You and I both wonder if Islam is essentially evil, or whether it merely has a dangerous extremist element that is trying to hijack an otherwise noble religion. Hence, the substance and tone of some of our exchanges on this site. Mohammed Atta and his cohorts were obviously Muslims, as is Ahmadinejad; but on the other side of the coin, so is my friend, who is sweet, generous, sensitive, kind, and literate. I cannot imagine her hijacking a jetliner and crashing it into a skyscraper. That Islam can also produce people such as her lends some support to the "hijack" theory.

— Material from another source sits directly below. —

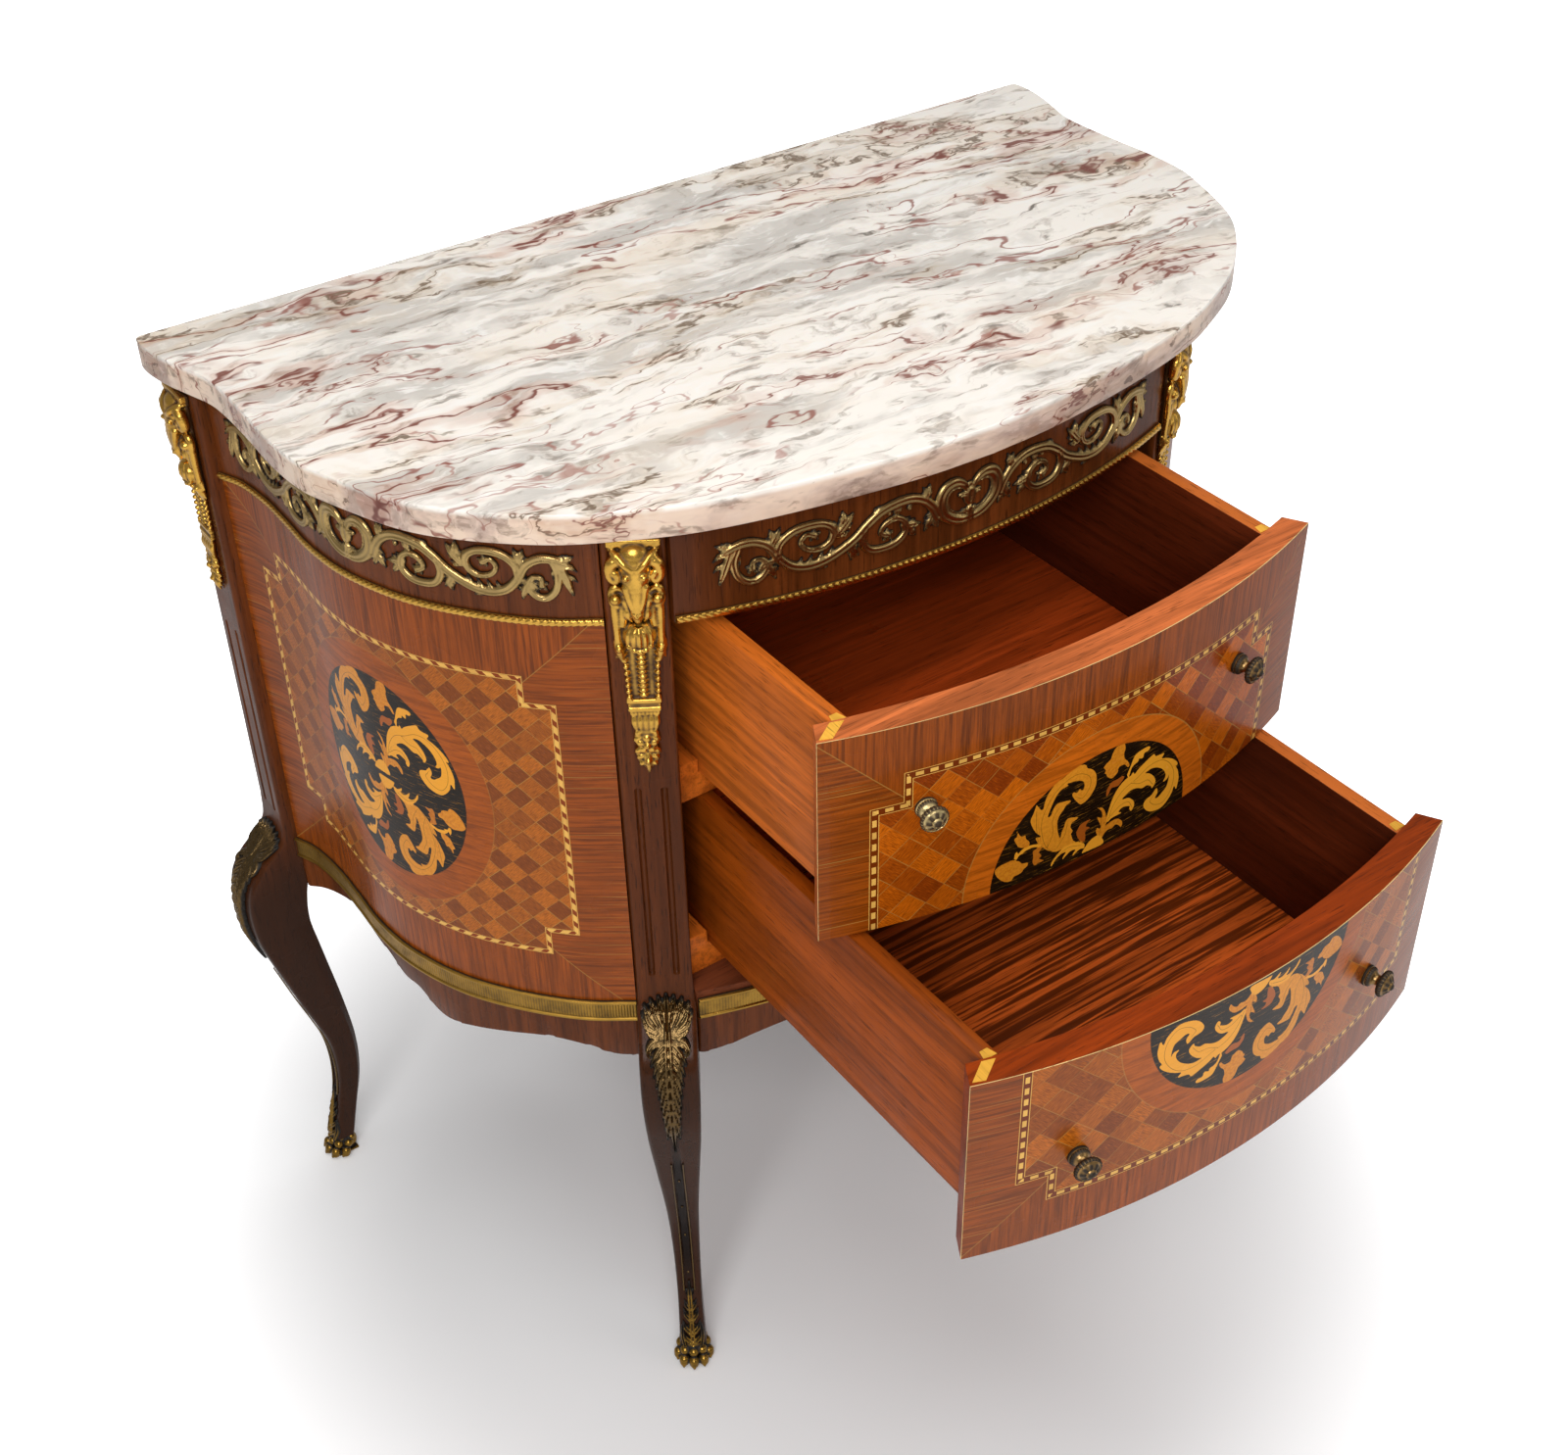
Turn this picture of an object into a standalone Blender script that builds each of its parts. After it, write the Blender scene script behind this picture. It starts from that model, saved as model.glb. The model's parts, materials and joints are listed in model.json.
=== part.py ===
"""A demilune commode chest: marble top, serpentine sides, two bowed drawers standing open on their
runners, fluted corner posts that run down into cabriole legs, and cast brass mounts.

Metres, +Z up.  The front faces -Y.  The drawing is made in plan points (x, depth), where depth is
measured forwards from the back edge of the marble, and heights are measured up from the floor.
"""
import math

import bpy
import bmesh
import numpy as np
from mathutils import Vector

for old in list(bpy.data.objects):
    bpy.data.objects.remove(old, do_unlink=True)

# Air left between neighbouring pieces
gap = 0.0003
cut_overrun = 0.0010

# The case seen from above
case_half_width = 0.3890
case_back_depth = 0.0020
opening_half_width = 0.2140
front_corner_depth = 0.3990
front_bow = 0.0375
frieze_proud = 0.0015
panel_recess = 0.0100
side_curve_shares = ((0.0, 0.0), (0.256, 0.075), (0.518, 0.189), (0.726, 0.315), (0.865, 0.4625),
                     (0.912, 0.595), (0.9065, 0.722), (0.9065, 0.831), (0.938, 0.933), (0.975, 1.0))

# Heights: the case is built up from its floor
carcase_floor = 0.4105
drawer_top_clearance = 0.0040
frieze_height = 0.0805
band_drop = 0.0060
band_height = 0.0200

# Marble
marble_thickness = 0.0220
marble_arris = 0.0040
marble_side_overhang = 0.0170
marble_front_overhang = 0.0240
marble_shares = ((0.148, 0.9924), (0.346, 0.964), (0.504, 0.9286), (0.614, 0.886), (0.717, 0.833),
                 (0.818, 0.751), (0.884, 0.670), (0.941, 0.541), (0.9557, 0.487), (0.960, 0.411),
                 (0.9557, 0.325), (0.954, 0.242), (0.958, 0.190), (0.973, 0.143), (0.9906, 0.091),
                 (1.0, 0.043), (0.999, 0.008))
marble_edge_shares = ((1.0, 0.0), (0.35, 0.06), (0.0, 0.25), (0.0, 0.72), (0.30, 0.94), (1.0, 1.0))

# Corner posts
post_width = 0.0448
post_depth = 0.0340
front_post_turn = math.radians(32.4)
rear_post_turn = math.radians(90.0)
flute_width = 0.0048
flute_depth = 0.0030
flute_spacing = 0.0184
flute_run_on = 0.0010
flute_mount_gap = 0.0120

# Cabriole legs: height, outward place of the face, depth and width, as shares of the sizes named here
knee_rise = 0.0195
knee_reach = 0.0420
foot_height = 0.0222
leg_edge = 0.0040
channel_width = 0.0120
channel_depth = 0.0016
leg_shoulder_level = 5
leg_height_shares = (1.0, 0.94, 0.905, 0.87, 0.83, 0.77, 0.70, 0.625, 0.545, 0.465, 0.385, 0.31, 0.235, 0.165, 0.095, 0.0)
leg_face_shares = (0.0, 0.06, 0.34, 0.70, 0.92, 1.0, 0.95, 0.78, 0.57, 0.36, 0.13, -0.06, -0.12, -0.08, 0.05, 0.24)
leg_back_shares = (-1.0, -0.90, -0.76, -0.56, -0.38, -0.22, -0.20, -0.29, -0.41, -0.52, -0.62, -0.68, -0.66, -0.55, -0.38, -0.18)
leg_width_shares = (1.0, 1.0, 1.0, 1.0, 1.0, 1.0, 0.97, 0.93, 0.86, 0.78, 0.70, 0.63, 0.58, 0.55, 0.53, 0.52)
leg_channel_shares = (0.0, 0.0, 0.0, 0.0, 0.0, 0.0, 0.0, 0.3, 1.0, 1.0, 1.0, 1.0, 1.0, 0.6, 0.0, 0.0)

# Boards and panels
panel_thickness = 0.0140
top_board_thickness = 0.0160
bottom_board_thickness = 0.0125
back_thickness = 0.0080
back_rebate = 0.0040
back_drop = 0.0505
apron_thickness = 0.0140
apron_drop = 0.0410
side_apron_shares = ((0.0, 0.97), (0.05, 0.94), (0.11, 0.71), (0.19, 0.61), (0.28, 0.72), (0.37, 0.88),
                     (0.43, 1.0), (0.47, 0.92), (0.52, 0.60), (0.57, 0.56), (0.63, 0.30), (0.72, 0.20),
                     (0.80, 0.22), (0.88, 0.44), (1.0, 0.84))
front_apron_shares = ((0.0, 0.95), (0.04, 0.93), (0.10, 0.76), (0.18, 0.63), (0.26, 0.66), (0.36, 0.84),
                      (0.43, 1.0), (0.5, 1.05))

# Brass lines
bead_height = 0.0055
bead_proud = 0.0032
band_proud = 0.0030
band_hollow = 0.0012
band_fillet = 0.0030

# Ram's-head post mounts
mount_drop = 0.0220
mount_length = 0.1850
mount_half_width = 0.0180
mount_relief = 0.0150
mount_height_shares = (0.0, 0.03, 0.05, 0.10, 0.17, 0.23, 0.28, 0.33, 0.39, 0.45, 0.475, 0.64, 0.655, 0.69, 0.70,
                       0.76, 0.82, 0.90, 1.0)
mount_width_shares = (0.90, 0.90, 0.86, 0.98, 1.0, 0.86, 0.78, 0.84, 0.90, 0.86, 0.52, 0.56, 0.66, 0.66, 0.50,
                      0.44, 0.46, 0.34, 0.08)
mount_relief_shares = (0.42, 0.42, 0.52, 0.80, 1.0, 0.96, 0.66, 0.74, 0.72, 0.50, 0.36, 0.36, 0.48, 0.48, 0.34,
                       0.40, 0.36, 0.28, 0.14)
mount_edge_share = 0.30
mount_shoulder_share = 0.55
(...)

I'll continue to sound her out. I could imagine her either being turned off by OB, or thriving on it, but I want to make sure which of the two it will be before I steer her in this direction.

1:08 PM  
Blogger Barney said...

Actually, she's better off not. OB's greatest hit (>4K in one day) was "Angry Muslim Terrorists Protest Cartoon Stereotypes of Angry Muslim Terrorists" (which included my suggestion: "Death to Terrorists"). It's good she has you to correspond with.

1:25 PM  
Blogger Garry Wilmore said...

I'll probably be adding more to this thread from time to time, as new ideas come to me. One that occurred to me a short while ago was to add a few issues of Arizona Highways magazine to my laundry-list of Americana.

3:26 PM  
Blogger Sylvia said...

How about something musical? You know me and music! :) I have more in mind something like "America the Beautiful" or "The Star-Spangled Banner", and maybe some Copeland or Bernstein, not a musical play or something like that. But, you know - MUSIC! :)

Just an idea...

5:17 PM  
Blogger Garry Wilmore said...

And one or two Tabernacle Choir CDs as well. Although the music would include some exclusively LDS or other Christian material, I doubt very much that this would offend my friend. For one thing, she is familiar with the New Testament and has spoken of it respectfully.